In a trivial sense every function-oriented module is an issue-oriented
module (e.g., 'alphasort's issue is "I need the alphasort function!"),
but not every issue can be boiled down to a single function, and
conversely a program that invokes a function sometimes needs to
address just some that function's portability issues, not all of them.

> Actually, for 'fseek' and 'ftell' adding a dependency to 'largefile' buys
> nothing, because it does not change the width of the type 'long'.

Good point.

> I would better leave 'relocatable-prog' and 'relocatable-prog-wrapper'
> alone, because these are built in a very special way and rarely tested
> on all platforms, and because executables larger than 2 GB have yet to
> be seen in the wild.

Yes, that makes sense.

> So we will have some uses of the stat() function which give rise to a
> module dependency towards 'stat', and others which trigger a module
> dependency towards 'largefile'? Sounds hard to remember. In comparable
> ...
> So, I would propose to rename 'stat' to 'stat-posix', and add a new module
> 'stat' that only fixes the 2 GiB st_size / 4 TiB st_ino problem. Then,
> when other modules depend on it, it's very clear why they do, and during
> future maintenance it will be clear whether to keep the dependency or not.

Won't that be just as hard to remember -- maybe even harder?  We can't
reasonably expect people to remember that 'stat-posix' means "deals
correctly with trailing slashes", and that 'stat' means "deals
correctly with large files".  An explicit dependency on 'largefile'
makes the latter point clearer.  And it makes for fewer modules, which
is also a good thing.

Another advantage of depending on 'largefile' is that it simplifies
maintenance later on.  If a function currently uses 'stat', for
example, and we switch it to use 'fstat', we won't have to change its
module dependencies, because it will continue to depend on
'largefile'.  (I am assuming the module doesn't care about trailing
slashes, which is the case for several modules now.)

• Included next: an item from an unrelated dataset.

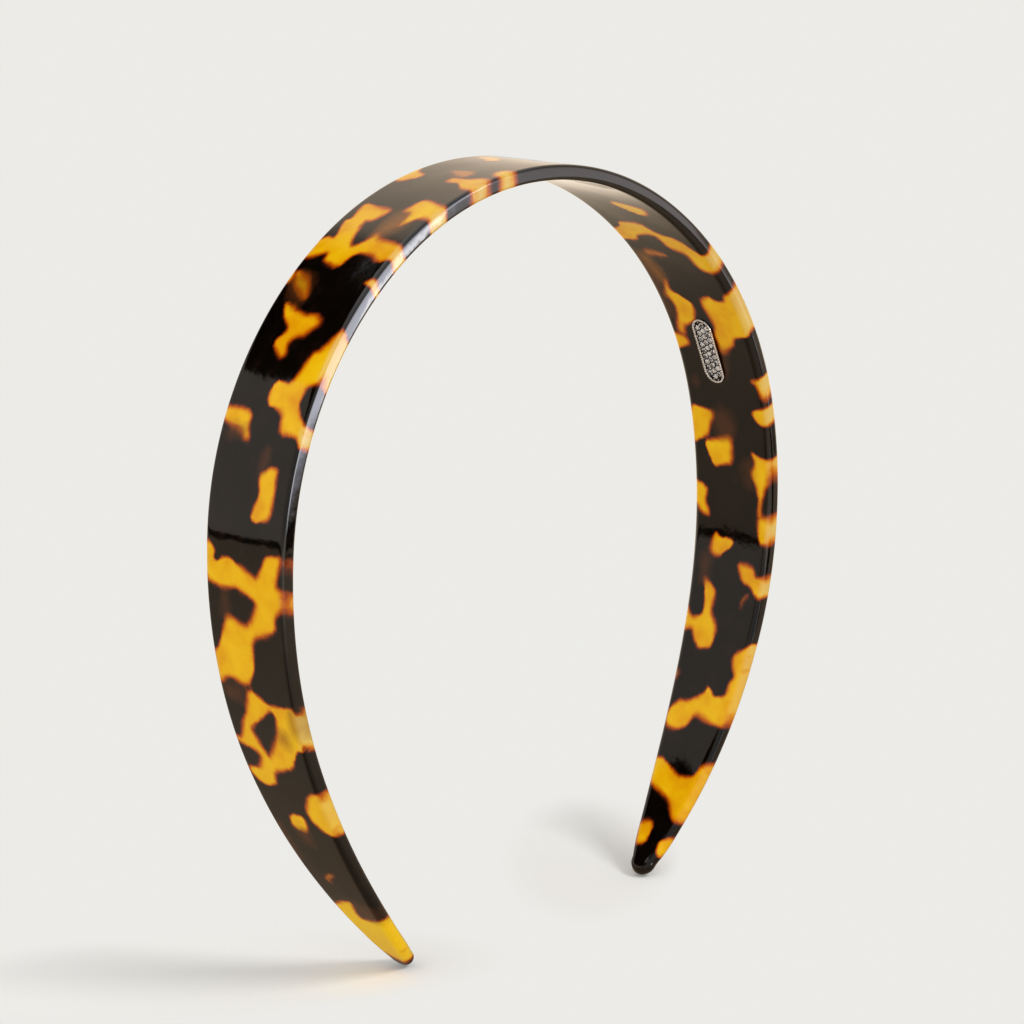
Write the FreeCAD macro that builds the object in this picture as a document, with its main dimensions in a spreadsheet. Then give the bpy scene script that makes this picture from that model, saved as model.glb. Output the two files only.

(Come to think of it, it might be nicer if we had a 'trailing-slashes'
module, or small family of modules, rather than the current approach
of testing each function separately.  But this is diverging into a
different topic....)

> Users who use --avoid are on their own in general.

Yes, good point.  So perhaps I should stop worrying about that.

>>    . fileblocks has lib/fileblocks.c, which uses low-level system
>>      macros and types such as daddr_t that probably depend on largefile.
> 
> More importantly, it uses off_t, therefore it indeed profits from 'largefile'.

I'm not sure about that.  Merely using off_t doesn't mean fileblocks
needs 'largefile', any more than merely using struct dirent means that
alphasort needs 'largefile'.  The key notion is whether the module's
code talks to the outside world.  In looking at fileblocks.c again,
maybe it's OK for it to not depend on largefile.

I'll take a look at the new modules in a separate email.